Shades of Misery
Indie Recordings 2007
Iskald is a new Norwegian black metal band that takes frozen black metal and adds elements of more traditional melodic heavy metal and the occasional doomy passages and adds them to their glacial brand of Nordic heathenism on their debut full length album, Shades of Misery. I think that Shades of Misery’s strength lies in its use of blasting black metal that recalls hints of the gory days of the Norwegian scene though it never manages to create the same atmosphere or “magic” as some of Iskald’s contemporaries such as Lja and Throne of Katarsis. They also try and change up the riffing so much in the songs that the strongest riffs seldom get reused and I sometimes get the feeling of listening to an endless stream of sewn together riffs rather than true coherent songs. But there are still memorable songs within Iskald’s arsenal such as the sweeping Lokes Dans which starts out with a softened keyboard intro which is then assailed by a flurry of frigid black metal riffs and then contorts to some rocking black metal somewhat reminiscent of later Immortal which gallops along at a mandatory fist banging pace. And their melodic riffing skills are an equal to some of their Gothenburg peers which is instantly noticeable throughout a track like Da Gjallarhorn Song.
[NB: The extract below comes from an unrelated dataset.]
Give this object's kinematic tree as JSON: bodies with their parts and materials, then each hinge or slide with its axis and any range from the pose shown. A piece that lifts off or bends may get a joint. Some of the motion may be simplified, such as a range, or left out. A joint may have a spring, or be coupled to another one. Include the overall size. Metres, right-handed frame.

Iskald though solid never really lifts themselves out of the realm of average music as nothing they do really separates themselves from the plethora of other black metal bands rising from the sea of the extreme music scene. The production on Shades of Misery is crisp and razor sharp but somehow I feel it leaves the songs a little too cold and lifeless. Simon Larson’s vocals are as hard as stone and suit the music of Iskald quite well. The best description musical reference I can use to describe Iskald is a combination of Sons of Northern Darkness era Immortal and the pagan metal of Kampfar, though Iskald never truly reaches the heights of either of those bands. Iskald is another solid though unremarkable black metal band to claim Norway as home. Hopefully on their next album their music will have a stronger sense of personality and identity that reflects positively on the legacy of their homeland.